Emergency trade measures enacted after Russia’s February 2022 invasion had eliminated tariffs and quotas on Ukrainian exports to help stabilize the country’s wartime economy. Those measures expired June 5.
A study of the original 2016 trade agreement found it served as “a strong engine for trade-related reforms” in Ukraine from 2014 to 2019, helping counter technical barriers to trade and improve public procurement and competition policies. However, researchers noted reform progress slowed in recent years and cited ongoing concerns about corruption and weak rule of law that affected implementation.
The agreement supports Ukraine’s EU membership negotiations, which formally began a year ago in June 2024. Officials have designed the modernized trade framework to work alongside Ukraine’s membership bid, with plans through 2026 that coordinate trade liberalization with accession requirements.
The trade deal follows strong EU backing for Ukraine at last week’s summit, where 26 of 27 leaders endorsed a comprehensive support statement after President Volodymyr Zelenskyy addressed them via video call.
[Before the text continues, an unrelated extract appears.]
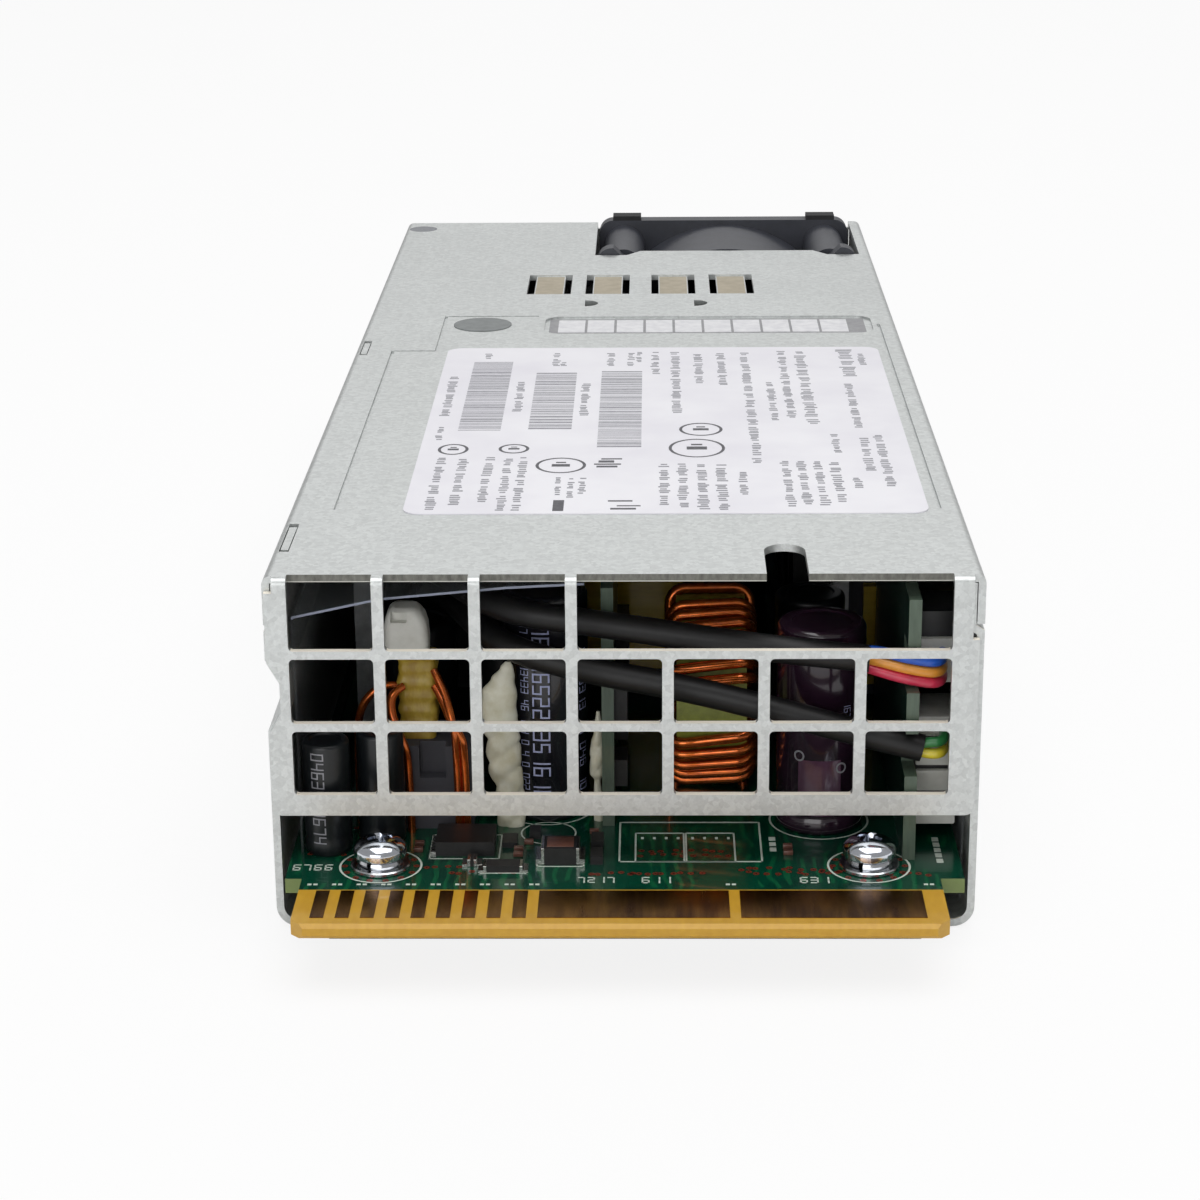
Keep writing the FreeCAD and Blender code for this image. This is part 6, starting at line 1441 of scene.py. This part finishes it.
@dataclass
class AdhesiveBeads:
    """Flattened, folded strings of white silicone beside the tall can and the control card."""

    sides: int = 40
    steps: int = 8

    # (height, middle, half width) of each string from its foot up
    long_bead: tuple = ((7.5, -12.3, 1.5), (10.0, -12.25, 1.65), (11.7, -12.4, 1.6), (14.4, -12.9, 1.9),
                        (17.5, -13.0, 1.9), (18.9, -13.35, 1.95), (21.4, -13.4, 1.92), (22.9, -13.35, 1.85),
                        (24.3, -12.9, 1.25), (25.6, -12.5, 0.7), (26.3, -12.35, 0.3))
    card_bead: tuple = ((7.5, -2.9, 0.5), (10.0, -2.95, 0.45), (12.2, -3.0, 0.4), (13.0, -3.05, 0.75),
                        (14.8, -3.0, 0.85), (16.6, -2.95, 0.7), (18.2, -2.9, 0.4), (20.4, -2.85, 0.2))


    def string(self, bm: BMesh, spine: Sequence[Spot], depth: float, flat: float) -> None:
        """A leaf-like bead with slanting folds.

        Args:
            bm: the mesh to add to.
            spine: (height, middle, half width) from the foot up, in millimetres.
            depth: of its middle behind the grille's face.
            flat: its thickness over its width.
        """
        rings = []
        for (low, x_low, wide_low), (high, x_high, wide_high) in zip(spine, spine[1:]):
            for step in range(self.steps):
                t = step / self.steps
                level = low + (high - low) * t
                t = t * t * (3 - 2 * t)
                middle, wide = x_low + (x_high - x_low) * t, wide_low + (wide_high - wide_low) * t
                calm = min(1.0, max(0.0, (20.5 - level) / 4))
                ring = []
                for side in range(self.sides):
                    turn = 2 * math.pi * side / self.sides
                    crease = abs(math.sin((level * 1.9 - 2.2 * math.cos(turn)) * 0.62)) ** 0.35
                    reach = wide * (1 - 0.26 * calm * (1 - crease) + 0.035 * math.sin(2.3 * level + 3 * turn))
                    ring.append((middle + reach * math.cos(turn),
                                 back(depth) + flat * reach * math.sin(turn), level))
                rings.append(corners(bm, ring))
        skin(bm, rings)

    def strings(self, bm: BMesh) -> None:
        """Both strings."""
        self.string(bm, self.long_bead, 10.6, 0.62)
        self.string(bm, self.card_bead, 11.8, 0.9)

    def build(self) -> None:
        """Make both strings in place of the plain ones."""
        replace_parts(piece("silicone_strings", self.strings, SILICONE), "adhesive_beads")


@dataclass
class Cables:
    """Black sleeved cables across the front, and the coloured leads and plugs on the supervisor card."""

    sleeve: float = 1.45
    wire: float = 0.56
    # (side, depth, height) points from the board to the card
    upper: tuple = ((-27.4, 43, 7.5), (-27.4, 43, 21), (-25, 33, 31.6), (-20, 20.5, 32.8), (-13, 9.4, 32.3),
                    (-4, 8.4, 31.4), (8, 7.4, 29.9), (17, 4.9, 29.4), (25.4, 3.9, 28.9))
    lower: tuple = ((-23.4, 43, 7.5), (-23.4, 43, 19), (-22, 33, 28), (-17.6, 18.8, 29.2), (-13, 8.6, 28.7),
                    (-5, 7.4, 26.6), (7, 6.3, 24.7), (17, 4.6, 22.6), (25, 3.7, 20.6), (31, 3.4, 19.2))

    def colour(self, colour: LeadColour, route: Sequence[Spot]) -> Thing:
        """One coloured lead."""
        return lead(f"{colour.name.lower()}_lead", route, self.wire, colour.finish())

    def build(self) -> None:
        """Make both cables, the five leads and the plugs."""
        upper = lead("upper_sleeve", self.upper, self.sleeve, SLEEVE_BLACK)
        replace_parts(upper, "power_cables")
        lead("lower_sleeve", self.lower, self.sleeve, SLEEVE_BLACK)
        leads = []
        for k, colour in enumerate((LeadColour.BLUE, LeadColour.ORANGE, LeadColour.RED)):
            high = 29.4 - 1.15 * k
            leads.append(self.colour(colour, (
                (24.6, 4.1, 28.85 + (1 - k) * 0.8), (25.7, 3.8, 28.85 + (1 - k) * 1.12),
                (29.4, 2.6, high - 0.1), (33.1, 2.9, high - 0.7), (33.1, 6.55, high - 0.7))))
        for k, colour in enumerate((LeadColour.GREEN, LeadColour.YELLOW)):
            high = 19.85 - 1.3 * k
            self.colour(colour, ((30.2, 3.5, 19.4 - 0.4 * k), (31.3, 3.4, high), (33.4, 3.2, high + 0.1),
                                 (33.6, 6.55, high + 0.2)))
        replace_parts(leads[0], "signal_leads")
        dress(SLEEVE_BLACK, "fan_lead", "inlet_leads")
        self.plugs()

    def plugs(self) -> None:
        """The two plugs on the supervisor card: white ribs on dark bodies that are painted shade of the wire
        slots.
        """
        low, high = (Vector(corner) * 1000 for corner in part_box("signal_plugs"))
        upper = high.z - 8.0

        def slot_shade_bodies(bm: BMesh) -> None:
            """Dark bodies that stand as painted shade in the wire slots of the white plugs."""
            for foot, head in ((low.z, low.z + 12.5), (upper, high.z)):
                slab(bm, (low.x, high.x - 0.15), (low.y + 0.5, high.y), (foot, head), 0.15)

        def ribs(bm: BMesh) -> None:
            """White ribs and end walls in front of the wire slots.

            Args:
                bm: the mesh to add to.
            """
            for foot, head in ((0.2, 2.4), (4.0, 6.4), (6.9, 8.9), (10.2, 12.5)):
                slab(bm, (low.x + 0.3, high.x), (low.y, high.y - 0.3), (low.z + foot, low.z + head), 0.25)
            slab(bm, (low.x, high.x), (low.y, high.y - 0.2), (upper + 0.2, upper + 5.2), 0.35)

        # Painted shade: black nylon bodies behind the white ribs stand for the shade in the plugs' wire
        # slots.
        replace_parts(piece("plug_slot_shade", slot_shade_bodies, NYLON_BLACK), "signal_plugs")
        piece("plug_ribs", ribs, NYLON)


@dataclass
class PowerStage:
    """Everything behind the front row: chokes, transformers, heatsinks and line parts."""

    def build(self) -> None:
        """Dress every node of the stage."""
        dress(HEATSINK, "heatsinks")
        dress(CHIP, "power_devices", "bridge_rectifier")
        dress(FILM, "insulating_film")
        dress(FERRITE, "transformer_cores", "line_choke_core")
        dress(COIL_TAPE, "transformer_coils")
        dress(CORE_GREEN, "boost_choke_core")
        dress(COPPER, "boost_choke_winding", "line_choke_coils")
        dress(BOX_GREY, "boxed_line_parts")
        dress(DISC, "disc_parts")
        dress(FUSE, "fuse")


@dataclass
class RearEnd:
    """Fan, inlet, latch, handle and status light."""

    def build(self) -> None:
        """Dress every node at the rear."""
        dress(FAN, "fan_frame", "fan_spider")
        dress(ROTOR, "fan_rotor")
        dress(ZINC, "fan_stator", "latch_bracket", "latch_lever")
        dress(SPRING, "fan_bearings", "latch_spring")
        dress(RUBBER, "fan_pads")
        dress(NYLON_BLACK, "inlet_body", "pull_handle", "light_bezel")
        dress(BRASS, "inlet_pins")
        dress(GRIP, "latch_grip")
        dress(LENS, "status_light")


# Studio

@dataclass
class Studio:
    """Camera, pale floor and soft light."""

    eye: Sequence[float] = (3.008, -363.262, 128.308)
    pitch: float = 0.326298
    yaw: float = -0.0197005
    roll: float = -0.00834296
    lens: float = 84.80
    sensor: float = 36.0
    clip: Span = (0.01, 30.0)
    floor_drop: float = 0.0002
    floor_reach: float = 6.0
    floor_glow: float = 0.86
    sky: Span = (0.42, 1.0)
    # (name, place, target, width and height, power in watts) of each soft light, in metres
    lights: tuple = (("top_light", (0.1, -0.25, 1.1), (0, -0.02, 0.03), (1.2, 1.0), 9.3),
                     ("back_light", (0.1, 1.2, 0.75), (0, 0, 0.03), (1.4, 0.6), 2.8),
                     ("front_light", (-0.35, -1.15, 0.3), (0, -0.05, 0.02), (0.9, 0.5), 3.2))

    def camera(self) -> None:
        """Set the camera in front of the card edge, looking down along the case."""
        ahead = Vector((math.sin(self.yaw) * math.cos(self.pitch), math.cos(self.yaw) * math.cos(self.pitch),
                        -math.sin(self.pitch)))
        across = Vector((math.cos(self.yaw), -math.sin(self.yaw), 0.0))
        above = across.cross(ahead)
        right = across * math.cos(self.roll) + above * math.sin(self.roll)
        up = above * math.cos(self.roll) - across * math.sin(self.roll)
        data = bpy.data.cameras.new("camera")
        data.sensor_width = self.sensor
        data.lens = self.lens
        data.clip_start, data.clip_end = self.clip
        thing = bpy.data.objects.new("camera", data)
        turn = Matrix((right, up, -ahead)).transposed().to_4x4()
        thing.matrix_world = Matrix.Translation(Vector(self.eye) * MM) @ turn
        bpy.context.scene.collection.objects.link(thing)
        bpy.context.scene.camera = thing

    def floor(self) -> None:
        """A wide pale floor that shows white and keeps the object's soft shadow."""
        mesh = bpy.data.meshes.new("studio_floor")
        level = CAD_BOX[0][2] - self.floor_drop
        mesh.from_pydata([(x * self.floor_reach, y * self.floor_reach, level)
                          for x, y in ((-1, -1), (1, -1), (1, 1), (-1, 1))], [], [(0, 1, 2, 3)])
        thing = bpy.data.objects.new("studio_floor", mesh)
        bpy.context.scene.collection.objects.link(thing)
        shader = Shader(bpy.data.materials.new("studio_floor"))
        cloud = shader.noise(90, 2)
        soft = shader.node("ShaderNodeBsdfPrincipled", inputs={
            "Base Color": shader.blend(cloud, srgb(244, 244, 244), srgb(240, 240, 240)), "Roughness": 0.9})
        white = shader.node("ShaderNodeEmission", inputs={"Color": (1, 1, 1, 1), "Strength": 1.0})
        seen = shader.node("ShaderNodeLightPath", output="Is Camera Ray")
        shader.close(shader.node("ShaderNodeMixShader", inputs={
            0: seen * self.floor_glow, 1: soft, 2: white}))
        mesh.materials.append(shader.owner)

    def world(self) -> None:
        """White where it is seen directly or through clear things, and a low even light elsewhere."""
        world = bpy.data.worlds.new("studio_world")
        bpy.context.scene.world = world
        shader = Shader(world)
        seen, through = (shader.node("ShaderNodeLightPath", output=ray)
                         for ray in ("Is Camera Ray", "Is Transmission Ray"))
        level = shader.node("ShaderNodeMapRange", inputs={
            "Value": seen.most(through), "To Min": self.sky[0], "To Max": self.sky[1]})
        shader.close(shader.node("ShaderNodeBackground", inputs={"Strength": level}), "ShaderNodeOutputWorld")

    def softbox(self, name: str, place: Spot, target: Spot, size: Span, power: float) -> None:
        """A rectangular soft light.

        Args:
            name: the light's name.
            place: where it hangs, in metres.
            target: what it points at, in metres.
            size: its width and height, in metres.
            power: in watts.
        """
        data = bpy.data.lights.new(name, "AREA")
        data.shape = "RECTANGLE"
        data.size, data.size_y = size
        data.energy = power
        thing = bpy.data.objects.new(name, data)
        thing.location = place
        thing.rotation_euler = (Vector(target) - Vector(place)).to_track_quat("-Z", "Y").to_euler()
        bpy.context.scene.collection.objects.link(thing)

    def build(self) -> None:
        """Set up the view and the light."""
        self.camera()
        self.floor()
        self.world()
        for light in self.lights:
            self.softbox(*light)
        bpy.context.scene.view_settings.view_transform = "Standard"


def main() -> None:
    """Build the whole scene in order."""
    for assembly in (Studio(), RatingLabel(), MainBoard(), BoardScrews(), ToroidChoke(), Capacitors(),
                     FilterChoke(), AdhesiveBeads(), Cables(), PowerStage(), RearEnd(), Enclosure()):
        assembly.build()
        LOG.info("%s ready", type(assembly).__name__)


if __name__ == "__main__":
    logging.basicConfig(level=logging.INFO)
    main()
Leaders committed 30.6 billion euros to Ukraine in 2025 and welcomed progress on formal EU membership negotiations, with the commission saying basic democratic requirements are “ready to be opened.”
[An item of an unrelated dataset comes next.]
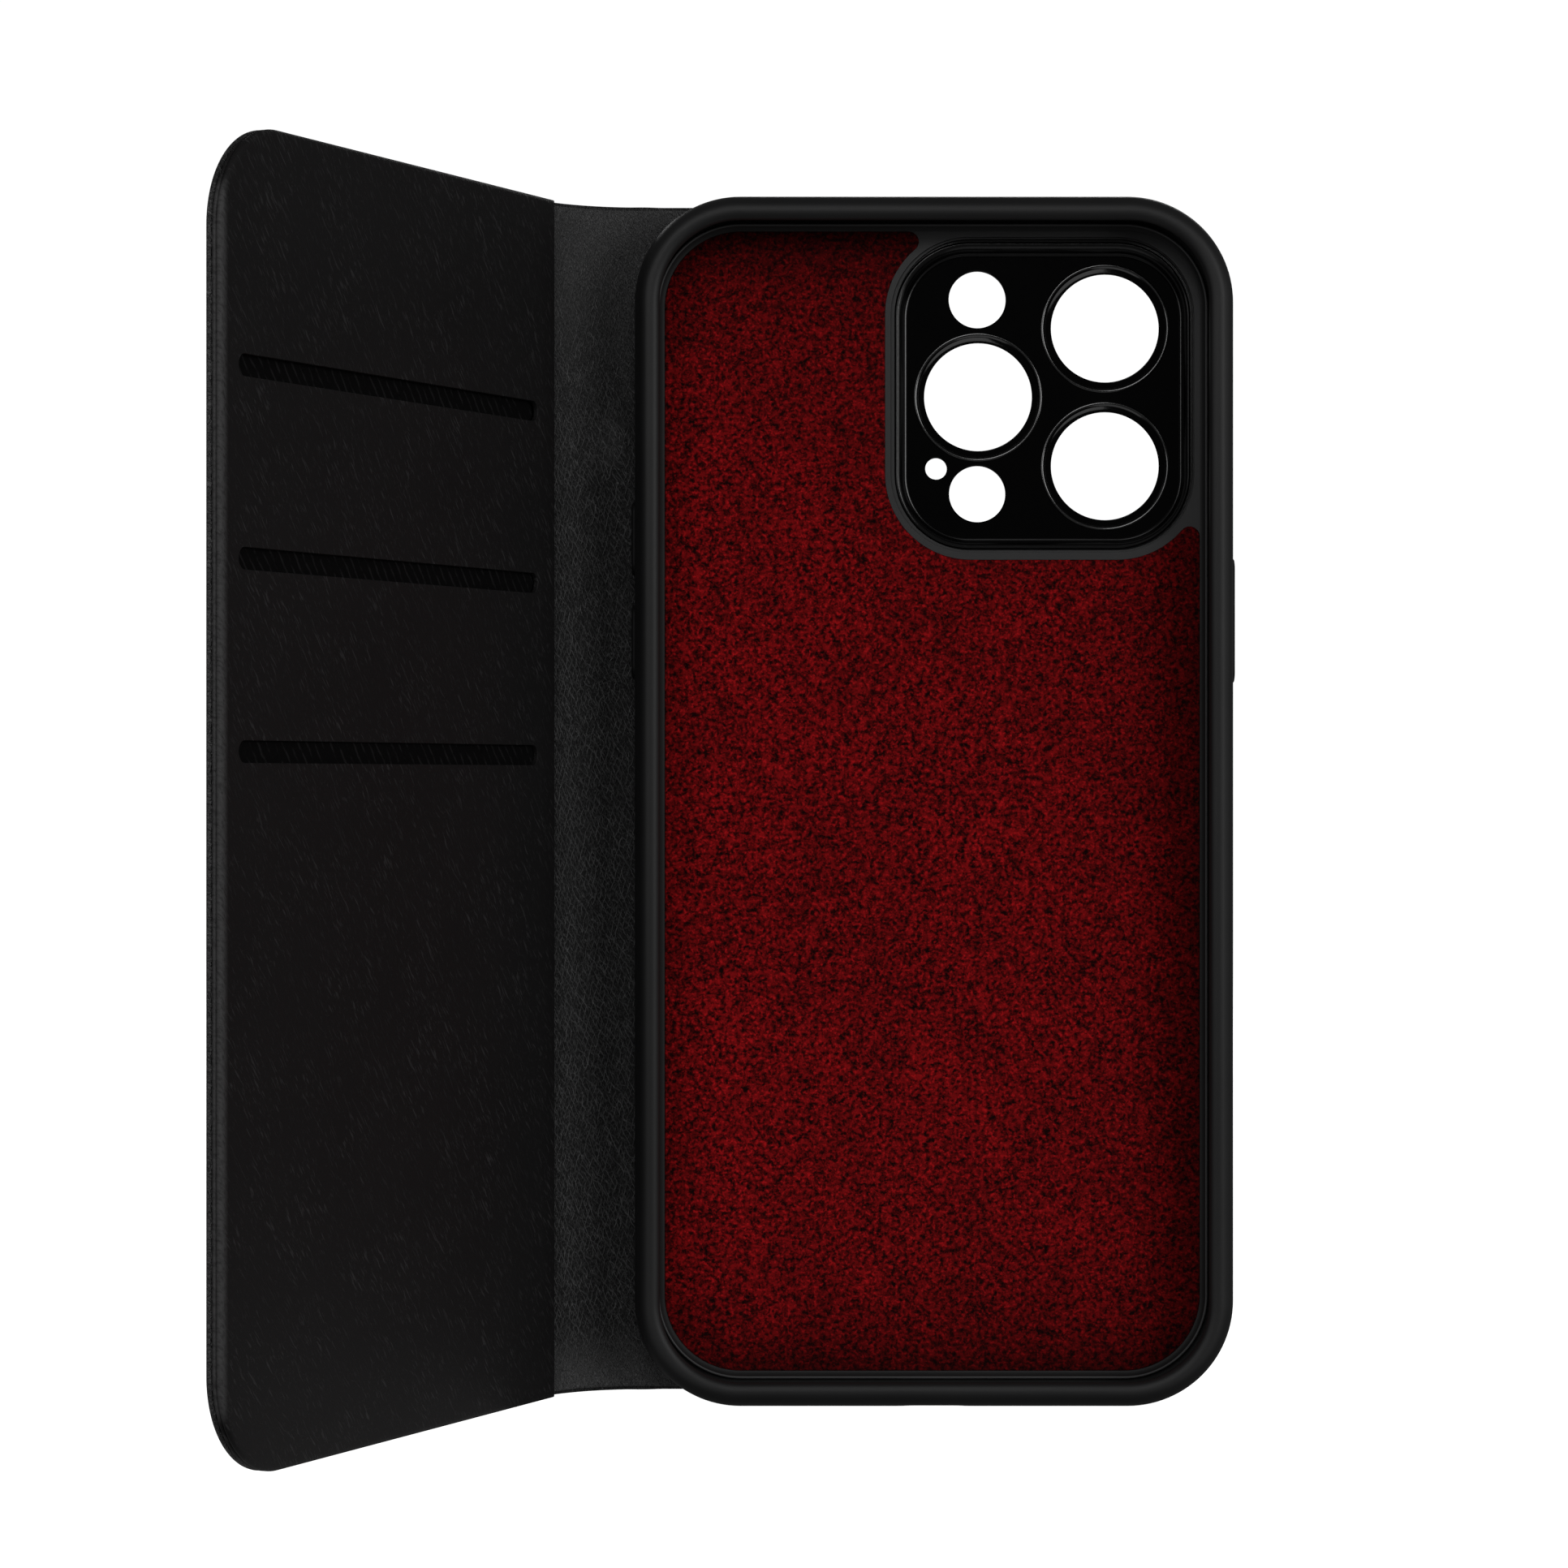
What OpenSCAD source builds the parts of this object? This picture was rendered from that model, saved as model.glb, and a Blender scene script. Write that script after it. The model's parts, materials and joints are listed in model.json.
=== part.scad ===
// Folio wallet case for a large phone: a leather cover with card pockets,
// a curved leather spine and a soft phone tray that lifts off the back cover.
// It stands upright on its short edge, opened like a book.
// X runs to the right, Y away from the open side, Z up. Millimetres.

/* [Phone bay] */
// Width of the phone that the tray holds
phone_w = 77.6; // [74:0.1:80]
// Height of the phone that the tray holds
phone_h = 160.9; // [150:0.1:166]
// Thickness of the phone
phone_t = 7.85; // [7:0.05:9]
// Corner radius of the bay
bay_r = 12.4; // [11:0.1:14]

/* [Tray] */
// Thickness of the soft side wall
wall = 2.0; // [1.8:0.1:2.4]
// How far the lip reaches over the phone
lip_over = 1.45; // [1.2:0.05:1.8]
// Height of the lip above the phone
lip_t = 1.35; // [1.2:0.05:1.8]
// Thickness of the hard back shell
shell_t = 1.3; // [1.2:0.1:1.6]
// Thickness of the suede lining
lining_t = 0.5; // [0.4:0.1:0.6]

/* [Camera] */
// Width of the camera opening in the back shell
cam_w = 41.2; // [40:0.1:42]
// Height of the camera opening in the back shell
cam_h = 43.0; // [42:0.1:44]
// Radius of each of the three lens holes
lens_r = 7.45; // [7:0.05:7.7]
// Radius of the flash hole
flash_r = 3.95; // [3:0.05:4.2]
// Radius of the sensor hole
sensor_r = 3.9; // [3:0.05:4.2]
// Radius of the microphone hole
mic_r = 1.5; // [1:0.1:1.8]

/* [Folio] */
// Height of the leather cover
folio_h = 163.7; // [160:0.1:164]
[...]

The broader goal is extending key aspects of EU single market access to Ukraine, including the eventual free movement of goods, services, capital and people — principles that go far beyond traditional trade agreements, according to EU officials.
Technical details still need finalization before formal approval, according to commission officials. EU member states and the European Parliament will receive briefings this week on the agreement’s specifics, allowing the institutions to review what negotiators agreed to before formal approval votes.
After legal review, both sides will pursue internal approval processes. The commission will submit a proposal to the EU Council for endorsement, with final adoption by the EU-Ukraine Association Committee.